5 dead in Mali resort attack; al-Qaeda-linked group claims responsibility

Bamako: An al-Qaeda-linked jihadist alliance claimed responsibility on Monday for an attack on a tourist resort near Mali’s capital that left five people dead including members of a European Union mission to the country.

The Group to Support Islam and Muslims, a fusion of jihadist groups with previous al-Qaeda links, said in a statement three of its “martyrs” had killed Westerners in yesterday’s assault on the Kangaba Le Campement resort.

The group, also known as Jamaat Nusrat al-Islam wal-Muslimeen in Arabic, said the attackers were from the Fula ethnic group and battled for “many hours” at the popular eco-lodge near Bamako, which it termed a site of “debauchery”.

Their statement was quickly picked up by extremist monitor SITE and two Mauritanian news agencies known for reporting on the region’s jihadist activity, after being posted on the group’s Telegram channel.

Three foreigners, a Malian civilian and a Malian soldier were killed in the latest high-profile assault in north and west Africa targeting locals and tourists, including in neighbouring Burkina Faso and Ivory Coast. Witnesses said EU and UN staff raised the alert to speed up the deployment of Malian and French special forces when the shooting began at Kangaba.

Some assailants had shouted “Allahu Akbar” (God is Greatest), according to other witnesses interviewed. EU foreign affairs chief Federica Mogherini, speaking in Luxembourg, confirmed two of the victims were EU staff, a Portuguese soldier who was training troops in the Malian army and a Malian woman.

Prosecutor Boubacar Sidiky Samake said other victims were a Chinese man, a Malian woman and a Portuguese man who died from bullet wounds, while a man from Cameroon died of a heart attack at the scene.

Samake also announced that a criminal investigation has been opened and that Kalashnikovs, a pistol and ammunition had been retrieved from the site of the attack.

At least four suspected jihadists have been placed in custody while four attackers were killed during the incident, Security Minister Salif Traore said.

Traore said 36 hostages, mostly French and Malian, were freed, but around 20 members of Mali’s special forces remained at the eco-lodge today. Kangaba is known to be popular with expatriates. The Portuguese soldier who died was among off-duty members of the EU’s army training mission in Mali, and of MINUSMA, the United Nations peacekeeping force in the country.

A Kangaba employee described ushering clients into a hiding place, a possible explanation for the relatively low death toll compared with the lives lost in previous assaults on tourist targets in west Africa.

Among those saved Sunday were two Spaniards, two Dutch and two Egyptian nationals, according to the security ministry.

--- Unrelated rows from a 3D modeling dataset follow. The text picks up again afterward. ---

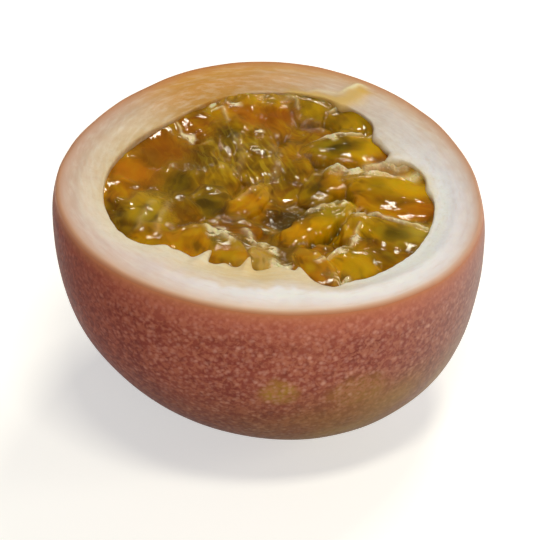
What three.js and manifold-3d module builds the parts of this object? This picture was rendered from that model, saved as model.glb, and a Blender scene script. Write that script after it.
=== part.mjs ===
// Half of a purple passion fruit, cut across and resting on its rounded skin.
//
// Millimetres, +Z up. The origin lies on the surface that the half rests on, under the middle of
// its outline. The half is shaped in a cut frame, with its origin at the middle of the cut face
// and +Z out of the fruit. That frame is then tipped sideways by CUT_TIP, as the half leans, and
// raised until the flat spot worn under it meets z = 0.
//
// shell: the thin skin with the white pith under it, one cup. Seams run down its inner wall, where
//        the seed sacs hang and the wall is thicker.
// pulp:  the seed sacs and their juice, one mass with an uneven crown of sacs on top.

import * as THREE from "three";
import { mergeVertices } from "three/addons/utils/BufferGeometryUtils.js";
import Module from "manifold-3d";

// The skin, by depth under the cut face. Its section is a superellipse about the widest ring.
const WIDEST_RADIUS = 28.4;
const WIDEST_DEPTH = 3.7;
const POLE_BELOW_WIDEST = 28.7;
const DRAWN_IN_ABOVE = 14;
const FULLNESS = 2.37;
const POLE_DRIFT = 0.1; // sideways move of each ring, for each millimetre of depth
const OUT_OF_ROUND = [
  { lobes: 2, cos: -0.015, sin: 0.042 },
  { lobes: 3, cos: -0.006, sin: -0.027 },
];

// The shell's thickness, and the seams that thicken it on the inside, in degrees and millimetres.
const WALL = 6.5;
const WALL_AT_POLE = 6;
const SEAMS = [
  { azimuth: -129, rise: 2.6, spread: 9 },
  { azimuth: -106, rise: 4.0, spread: 20 },
  { azimuth: -84, rise: 3.2, spread: 10 },
  { azimuth: 36, rise: 2.6, spread: 16 },
  { azimuth: 88, rise: 1.0, spread: 34 },
  { azimuth: 132, rise: 1.0, spread: 20 },
];
const INNER_EDGE_WIDE = 0.4; // how far the cut's inner edge is rounded, across and down
const INNER_EDGE_DEEP = 0.8;

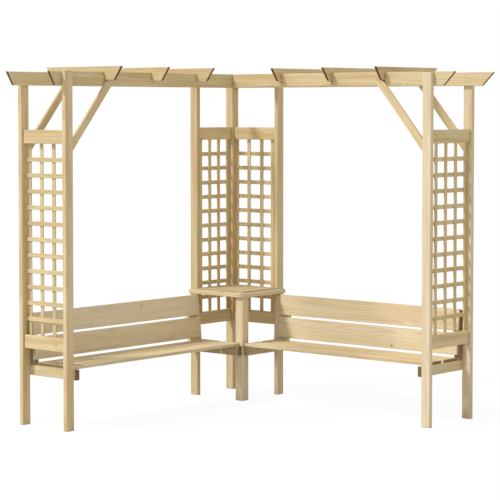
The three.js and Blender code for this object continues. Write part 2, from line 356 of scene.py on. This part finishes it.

Domestic and foreign forces deployed in Mali’s troubled north and centre have been repeated targets of jihadist forces, but attacks on civilians in and around the capital are rare, with the last major incident in November 2015 when gunmen stormed the Radisson Blu hotel in Bamako.

Samake said today that the Kangaba attack “bore all the hallmarks” of the Radisson Blu assault. That siege, which left 20 people dead, led to the government imposing a state of emergency which has been in place more or less ever since.

Earlier this month, the US embassy in Bamako had warned about “a possible increased threat of attacks against Western diplomatic missions, places of worship” and other places frequented by Westerners.